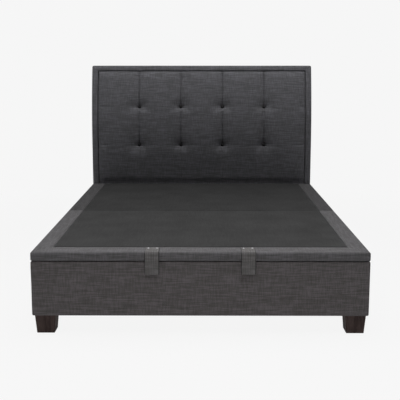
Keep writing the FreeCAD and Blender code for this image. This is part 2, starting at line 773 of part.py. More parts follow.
def make_storage_floor():
    ledges, bearers, legs = [], [], []
    bearer_outer = f"({INNER_X} - ledge_width)"
    bearer_length = f"({bearer_outer} - beam_width / 2)"
    for side in SIDES:
        ledges.append(board(f"ledge_{side}", inboard(side, INNER_X, "ledge_width"),
                            f"{BASE_FRONT_Y} + block_side", f"{FLOOR_FOOT} - ledge_height", "ledge_width",
                            f"{FLOOR_LENGTH} - 2 * block_side", "ledge_height"))
        bearers.append(board(f"bearer_{side}", inboard(side, bearer_outer, bearer_length),
                             f"{beam_place(FLOOR_JOINT_SHARE)} - bearer_width / 2",
                             f"{FLOOR_FOOT} - ledge_height", bearer_length, "bearer_width", "ledge_height"))
    keep(group("ledges_group", ledges), "floor_ledges")
    keep(group("bearers_group", bearers), "floor_bearers")
    keep(board_across("beam", BASE_FRONT_Y, BEAM_FOOT, "beam_width", FLOOR_LENGTH, "beam_height"),
         "centre_beam")
    for index, share in enumerate(CENTRE_LEG_SHARES):
        legs.append(bar(f"centre_leg_{index}", "z", "0", beam_place(share), "glide_height",
                        "centre_leg_radius", f"{BEAM_FOOT} - glide_height"))
    keep(group("centre_legs_group", legs), "centre_legs")
    panel = f"({FLOOR_LENGTH} * {FLOOR_JOINT_SHARE} - floor_play)"
    width = f"{INNER_WIDTH} - 2 * floor_play"
    keep(board_across("floor_front", f"{BASE_FRONT_Y} + floor_play / 2", FLOOR_FOOT, width, panel,
                      "floor_thickness"), "storage_floor_front")
    keep(board_across("floor_rear", f"{beam_place(FLOOR_JOINT_SHARE)} + floor_play / 2", FLOOR_FOOT, width,
                      panel, "floor_thickness"), "storage_floor_rear")


def make_buffers():
    buffers = []
    for side in SIDES:
        for index, share in enumerate(BUFFER_SHARES):
            buffers.append(bar(f"buffer_{side}_{index}", "z",
                               f"{SIGN[side]} * (bed_width / 2 - rail_thickness / 2)",
                               f"{FRONT_Y} + deck_length * {share}", RAIL_TOP, "buffer_radius",
                               "closing_gap - buffer_clearance"))
    keep(group("buffers_group", buffers), "rubber_buffers")


# Platform: a timber frame in two halves, boarded, padded and covered

HALF_START = {"front": FRONT_Y, "rear": REAR_HALF_Y}
FRAME_X = "(bed_width / 2 - cover_thickness)"
FRAME_WIDTH = "(bed_width - 2 * cover_thickness)"


def half_timber(half):
    """Where a half's timber starts, and how long it is: the front half is covered at its foot."""
    if half == "front":
        return f"({FRONT_Y} + cover_thickness)", f"({HALF_LENGTH} - cover_thickness)"
    return REAR_HALF_Y, HALF_LENGTH


def make_platform_frame():
    sides, crosses, slats = [], [], []
    between = f"({FRAME_WIDTH} - 2 * frame_side_width)"
    for half in ("front", "rear"):
        start, length = half_timber(half)
        for side in SIDES:
            sides.append(board(f"frame_side_{half}_{side}", inboard(side, FRAME_X, "frame_side_width"), start,
                               FRAME_FOOT, "frame_side_width", length, FRAME_DEPTH))
        for end, y in (("foot", start), ("head", f"{start} + {length} - cross_rail_width")):
            crosses.append(board_across(f"frame_cross_{half}_{end}", y, FRAME_FOOT, between,
                                        "cross_rail_width", FRAME_DEPTH))
        for index in range(SLATS_PER_HALF):
            share = (index + 1) / (SLATS_PER_HALF + 1)
            slats.append(board_across(f"slat_{half}_{index}",
                                      f"{start} + {length} * {share} - slat_width / 2",
                                      f"{DECK_BOARD_FOOT} - slat_thickness", between, "slat_width",
                                      "slat_thickness"))
    keep(group("frame_sides_group", sides), "platform_side_rails")
    keep(group("frame_crosses_group", crosses), "platform_cross_rails")
    keep(group("slats_group", slats), "platform_slats")
    plates = []
    for side in SIDES:
        plates.append(board(f"joining_plate_{side}",
                            inboard(side, f"({INNER_X} - cover_thickness)", "joining_plate_width"),
                            f"{REAR_HALF_Y} - half_gap / 2 - joining_plate_length / 2",
                            f"{FRAME_FOOT} - joining_plate_thickness", "joining_plate_width",
                            "joining_plate_length", "joining_plate_thickness"))
    keep(group("joining_plates_group", plates), "joining_plates")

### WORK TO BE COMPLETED
Print out the whole listing exactly as it appears.

### THE REPLY
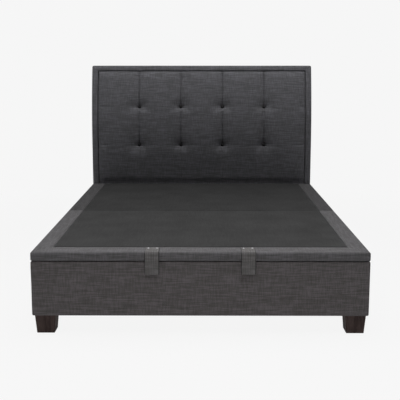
Keep writing the FreeCAD and Blender code for this image. This is part 2, starting at line 773 of part.py. More parts follow.
def make_storage_floor():
    ledges, bearers, legs = [], [], []
    bearer_outer = f"({INNER_X} - ledge_width)"
    bearer_length = f"({bearer_outer} - beam_width / 2)"
    for side in SIDES:
        ledges.append(board(f"ledge_{side}", inboard(side, INNER_X, "ledge_width"),
                            f"{BASE_FRONT_Y} + block_side", f"{FLOOR_FOOT} - ledge_height", "ledge_width",
                            f"{FLOOR_LENGTH} - 2 * block_side", "ledge_height"))
        bearers.append(board(f"bearer_{side}", inboard(side, bearer_outer, bearer_length),
                             f"{beam_place(FLOOR_JOINT_SHARE)} - bearer_width / 2",
                             f"{FLOOR_FOOT} - ledge_height", bearer_length, "bearer_width", "ledge_height"))
    keep(group("ledges_group", ledges), "floor_ledges")
    keep(group("bearers_group", bearers), "floor_bearers")
    keep(board_across("beam", BASE_FRONT_Y, BEAM_FOOT, "beam_width", FLOOR_LENGTH, "beam_height"),
         "centre_beam")
    for index, share in enumerate(CENTRE_LEG_SHARES):
        legs.append(bar(f"centre_leg_{index}", "z", "0", beam_place(share), "glide_height",
                        "centre_leg_radius", f"{BEAM_FOOT} - glide_height"))
    keep(group("centre_legs_group", legs), "centre_legs")
    panel = f"({FLOOR_LENGTH} * {FLOOR_JOINT_SHARE} - floor_play)"
    width = f"{INNER_WIDTH} - 2 * floor_play"
    keep(board_across("floor_front", f"{BASE_FRONT_Y} + floor_play / 2", FLOOR_FOOT, width, panel,
                      "floor_thickness"), "storage_floor_front")
    keep(board_across("floor_rear", f"{beam_place(FLOOR_JOINT_SHARE)} + floor_play / 2", FLOOR_FOOT, width,
                      panel, "floor_thickness"), "storage_floor_rear")


def make_buffers():
    buffers = []
    for side in SIDES:
        for index, share in enumerate(BUFFER_SHARES):
            buffers.append(bar(f"buffer_{side}_{index}", "z",
                               f"{SIGN[side]} * (bed_width / 2 - rail_thickness / 2)",
                               f"{FRONT_Y} + deck_length * {share}", RAIL_TOP, "buffer_radius",
                               "closing_gap - buffer_clearance"))
    keep(group("buffers_group", buffers), "rubber_buffers")


# Platform: a timber frame in two halves, boarded, padded and covered

HALF_START = {"front": FRONT_Y, "rear": REAR_HALF_Y}
FRAME_X = "(bed_width / 2 - cover_thickness)"
FRAME_WIDTH = "(bed_width - 2 * cover_thickness)"


def half_timber(half):
    """Where a half's timber starts, and how long it is: the front half is covered at its foot."""
    if half == "front":
        return f"({FRONT_Y} + cover_thickness)", f"({HALF_LENGTH} - cover_thickness)"
    return REAR_HALF_Y, HALF_LENGTH


def make_platform_frame():
    sides, crosses, slats = [], [], []
    between = f"({FRAME_WIDTH} - 2 * frame_side_width)"
    for half in ("front", "rear"):
        start, length = half_timber(half)
        for side in SIDES:
            sides.append(board(f"frame_side_{half}_{side}", inboard(side, FRAME_X, "frame_side_width"), start,
                               FRAME_FOOT, "frame_side_width", length, FRAME_DEPTH))
        for end, y in (("foot", start), ("head", f"{start} + {length} - cross_rail_width")):
            crosses.append(board_across(f"frame_cross_{half}_{end}", y, FRAME_FOOT, between,
                                        "cross_rail_width", FRAME_DEPTH))
        for index in range(SLATS_PER_HALF):
            share = (index + 1) / (SLATS_PER_HALF + 1)
            slats.append(board_across(f"slat_{half}_{index}",
                                      f"{start} + {length} * {share} - slat_width / 2",
                                      f"{DECK_BOARD_FOOT} - slat_thickness", between, "slat_width",
                                      "slat_thickness"))
    keep(group("frame_sides_group", sides), "platform_side_rails")
    keep(group("frame_crosses_group", crosses), "platform_cross_rails")
    keep(group("slats_group", slats), "platform_slats")
    plates = []
    for side in SIDES:
        plates.append(board(f"joining_plate_{side}",
                            inboard(side, f"({INNER_X} - cover_thickness)", "joining_plate_width"),
                            f"{REAR_HALF_Y} - half_gap / 2 - joining_plate_length / 2",
                            f"{FRAME_FOOT} - joining_plate_thickness", "joining_plate_width",
                            "joining_plate_length", "joining_plate_thickness"))
    keep(group("joining_plates_group", plates), "joining_plates")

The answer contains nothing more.